Mailing-List: contact hdfs-issues-help@hadoop.apache.org; run by ezmlm
Precedence: bulk
Reply-To: hdfs-issues@hadoop.apache.org
Date: Wed, 19 Sep 2012 13:09:07 +1100 (NCT)
From: "Andy Isaacson (JIRA)" <jira@apache.org>
To: hdfs-issues@hadoop.apache.org
Message-ID: <958396434.95568.1348020547717.JavaMail.jiratomcat@arcas>
In-Reply-To: <1776147477.70934.1347475148022.JavaMail.jiratomcat@arcas>
Subject: [jira] [Updated] (HDFS-3931)
 TestDatanodeBlockScanner#testBlockCorruptionPolicy2 is broken
MIME-Version: 1.0
Content-Type: text/plain; charset=utf-8
Content-Transfer-Encoding: 7bit


     [ https://issues.apache.org/jira/browse/HDFS-3931?page=com.atlassian.jira.plugin.system.issuetabpanels:all-tabpanel ]
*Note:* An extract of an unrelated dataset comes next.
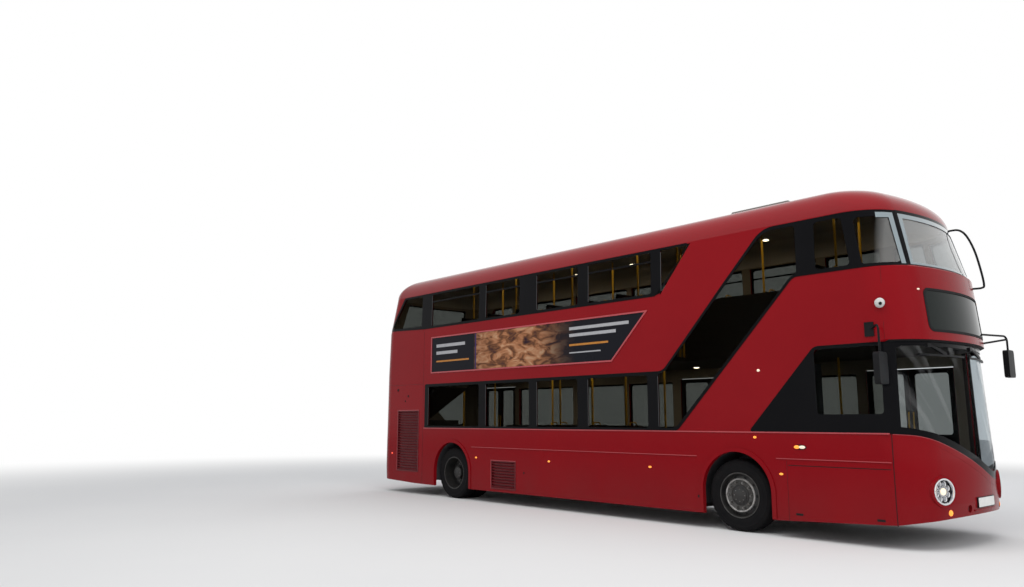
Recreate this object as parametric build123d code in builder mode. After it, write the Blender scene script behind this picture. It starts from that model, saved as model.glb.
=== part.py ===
"""Double deck city bus: body mouldings, decks, stairs, doors, steering front wheels and twin rear wheels.

Units are millimetres. X points to the front of the bus, Y to its kerb side (nearside), Z up.
The origin is on the road, at mid length and mid width.
"""
import math
import os

from build123d import *

os.makedirs("parts", exist_ok=True)

# Body sizes
HALF_WIDTH = 1260
WALL = 55
FRONT_BOW = 3000
FRONT_CORNER = 550
REAR_BOW = 7000
REAR_CORNER = 350
BEYOND = 9000

# Heights above the road
SKIRT = 205
BAND_LOW = 2345
ROOF_EDGE = 3985
ROOF_CROWN = 4345
LOWER_DECK = 360
UPPER_DECK = 2400
DECK_DEPTH = 40
UPPER_DEPTH = 60

# Lengthwise joints between the body mouldings
FRONT_JOINT = 5090
REAR_JOINT = -4040
REAR_SPLIT = 2160

# Running gear
FRONT_AXLE = 3040
REAR_AXLE = -3100
TYRE_RADIUS = 466
TYRE_WIDTH = 275
TYRE_OUTER = 1200
TWIN_GAP = 35
RIM_RADIUS = 292
KINGPIN_Y = 890
RUNNING_GAP = 0.3

# The body's plan at each height: height, nose x, tail x, half width.
# The windscreen stands back under the lip of the band between the decks.
BODY_LEVELS = [
    (SKIRT, 5590, -5590, HALF_WIDTH),
    (500, 5612, -5612, HALF_WIDTH),
    (1000, 5598, -5612, HALF_WIDTH),
    (BAND_LOW, 5535, -5600, HALF_WIDTH),
    (BAND_LOW + 28, 5597, -5600, HALF_WIDTH),
    (3245, 5520, -5560, HALF_WIDTH),
    (3270, 5485, -5555, HALF_WIDTH),
    (ROOF_EDGE, 5285, -5340, 1245),
]

# The roof's curve: share of the rise, share of the inward sweep
ROOF_CURVE = [(0.0, 0.0), (0.38, 0.075), (0.7, 0.286), (0.92, 0.608), (1.0, 1.0)]
ROOF_SWEEP_FRONT = 620
ROOF_SWEEP_REAR = 720
ROOF_SWEEP_SIDE = 330
ROOF_CORNER_SHRINK = 200
ROOF_WALL = 45


def corner_centre(end, bow, corner, half):
    """Distance along X of a corner arc's centre, for an end that bows out to x = end."""
    reach = math.sqrt((bow - corner) ** 2 - (half - corner) ** 2)
    return end - bow + reach


def plan_outline(nose, tail, half, inset=0.0, shrink=0.0):
    """Plan of the body: bowed ends, round corners and straight sides."""
    nose_x = nose - inset
    tail_x = -(tail + inset)
    side = half - inset
    front_r = FRONT_CORNER - inset - shrink
    rear_r = REAR_CORNER - inset - shrink
    ends = []
    for end, bow, corner in ((nose_x, FRONT_BOW - inset, front_r), (tail_x, REAR_BOW - inset, rear_r)):
        centre_x = corner_centre(end, bow, corner, side)
        turn = math.atan2(side - corner, centre_x - end + bow)
        tangent = (end - bow + bow * math.cos(turn), bow * math.sin(turn))
        middle = (turn + math.pi / 2) / 2
        crest = (centre_x + corner * math.cos(middle), side - corner + corner * math.sin(middle))
        ends.append((centre_x, tangent, crest))
    (front_x, front_t, front_m), (rear_x, rear_t, rear_m) = ends
    with BuildLine() as outline:
        ThreePointArc((front_t[0], -front_t[1]), (nose_x, 0), front_t)
        ThreePointArc(front_t, front_m, (front_x, side))
        Line((front_x, side), (-rear_x, side))
        ThreePointArc((-rear_x, side), (-rear_m[0], rear_m[1]), (-rear_t[0], rear_t[1]))
        ThreePointArc((-rear_t[0], rear_t[1]), (-tail_x, 0), (-rear_t[0], -rear_t[1]))
        ThreePointArc((-rear_t[0], -rear_t[1]), (-rear_m[0], -rear_m[1]), (-rear_x, -side))
        Line((-rear_x, -side), (front_x, -side))
        ThreePointArc((front_x, -side), (front_m[0], -front_m[1]), (front_t[0], -front_t[1]))
    return outline.line


def body_block(inset):
    """Solid inside the body's skin from skirt to roof edge, its surface set in by inset."""
    with BuildPart() as block:
        for height, nose, tail, half in BODY_LEVELS:
            with BuildSketch(Plane.XY.offset(height)):
                make_face(plan_outline(nose, tail, half, inset))
        loft(ruled=True)
    return block.part


def roof_block(inset):
    """Solid of the roof above its edge, with a long sweep at both ends."""
    edge, nose, tail, half = BODY_LEVELS[-1]
    with BuildPart() as block:
        for rise, sweep in ROOF_CURVE:
            height = edge + rise * (ROOF_CROWN - edge - inset)
            with BuildSketch(Plane.XY.offset(height)):
                rim = plan_outline(nose - ROOF_SWEEP_FRONT * sweep, tail + ROOF_SWEEP_REAR * sweep,
                                   half - ROOF_SWEEP_SIDE * sweep, inset, ROOF_CORNER_SHRINK * sweep)
                make_face(rim)
        loft()
    return block.part


def prism_on(plane, points, depth, corner):
    """Solid under an outline of points, with one corner radius or a list of them."""
    with BuildPart() as prism:
        with BuildSketch(plane):
            with BuildLine():
                FilletPolyline(*points, radius=corner, close=True)
            make_face()
        extrude(amount=depth)
    return prism.part


def side_prism(points, y_from, y_to, corner=0):
    """Solid with an outline (x, z) in side view, between two places across the bus."""
    return prism_on(Plane.XZ.offset(-y_to), points, y_to - y_from, corner)


def front_prism(points, x_from, x_to, corner=0):
    """Solid with an outline (y, z) in front view, between two places along the bus."""
    return prism_on(Plane.YZ.offset(x_from), points, x_to - x_from, corner)


def rectangle(low_a, high_a, low_b, high_b):
    """Corner points of a rectangle."""
    return [(low_a, low_b), (high_a, low_b), (high_a, high_b), (low_a, high_b)]


def block_between(x_pair, y_pair, z_pair):
    """Plain block between two corners."""
    return side_prism(rectangle(*x_pair, *z_pair), *y_pair)


def arch_prism(x_middle, half, top, y_from, y_to, low=0.0):
    """Wheel arch in side view: upright sides and a round head."""
    spring = top - half
    with BuildPart() as arch:
        with BuildSketch(Plane.XZ.offset(-y_to)):
            with BuildLine():
                Polyline((x_middle - half, spring), (x_middle - half, low), (x_middle + half, low),
                         (x_middle + half, spring))
                ThreePointArc((x_middle + half, spring), (x_middle, top), (x_middle - half, spring))
            make_face()
        extrude(amount=y_to - y_from)
    return arch.part


def both_sides(near, far):
    """The same span across the bus on the offside and on the nearside."""
    return (-far, -near), (near, far)


# Window heights
LOWER_SILL = 1305
LOWER_HEAD = 2130
UPPER_SILL = 3277
UPPER_HEAD = 3965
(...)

Andy Isaacson updated HDFS-3931:
--------------------------------

    Attachment: hdfs3931-1.txt

Proposed, hackish, fix in three parts:
* set DFS_NAMENODE_REPLICATION_PENDING_TIMEOUT_SEC to 5 seconds
* increase delay in waitReplication so pending replication timeouts have more than one chance to kick in
* when attempting to corrupt blocks, if the blockscanner beats us in the race, retry.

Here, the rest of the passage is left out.